Brand trust requires graceful refusal
Another overlooked piece of brand-safe AI is graceful refusal.
Sometimes the system should not proceed.
Maybe the data is missing.
Maybe the request is ambiguous.
Maybe the action is too risky without confirmation.
How the assistant handles that moment matters.
A poor refusal feels robotic or obstructive.
A good refusal feels like judgment:
"I can help with this, but I need to verify the target first."
That kind of response still moves the user forward. It protects trust without killing momentum.
Observability protects the brand internally
Brand trust is not only external.
Internal teams need to trust the system too.

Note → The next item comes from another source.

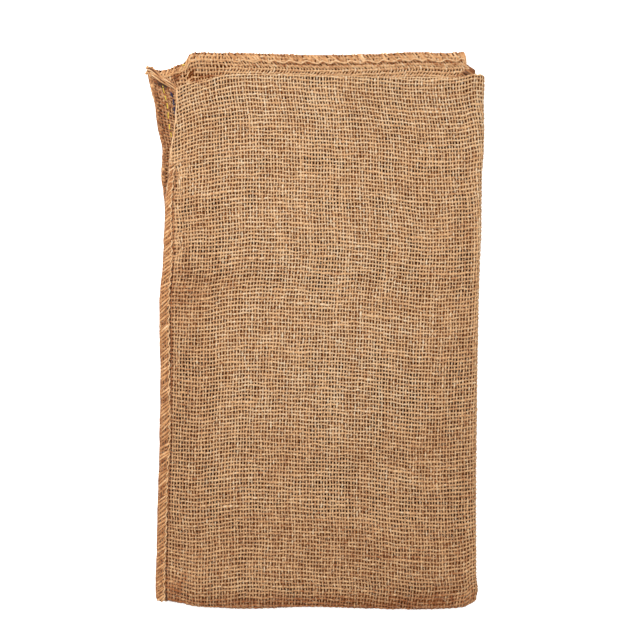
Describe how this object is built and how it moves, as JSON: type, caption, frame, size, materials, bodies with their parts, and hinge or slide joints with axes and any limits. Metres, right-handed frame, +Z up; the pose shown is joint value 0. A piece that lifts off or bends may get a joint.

That means if something goes wrong, they need a way to understand:
- What happened
- Why it happened
- What was shown to the user
- What the assistant actually did
Without that visibility, small brand incidents become bigger because no one can explain them quickly.
Good observability is part of brand operations, not just engineering hygiene.
The right question for product teams
Before shipping an AI feature, ask:
"If this interaction goes wrong, what will the user believe about our company?"
That question changes design decisions fast.
It forces teams to think beyond model output quality and toward the emotional and reputational effect of system behavior.
That is the right level of concern.
Final thought
Brand trust is not protected by good intentions.
It is protected by system behavior.
If your AI product is going to speak, decide, recommend, or act in front of users, then it needs to embody the same judgment your brand claims to have.
That means tone, yes.
But more importantly, it means consent, clarity, restraint, transparency, and safe action boundaries.
That is how AI becomes a trust amplifier instead of a trust leak.
The next step
Before you ship a customer-facing AI feature, ask a brutal but useful question: if this goes wrong in public, what will people believe about our company?
Design from that answer, not from the demo. The longer you delay that question, the more likely the market answers it for you.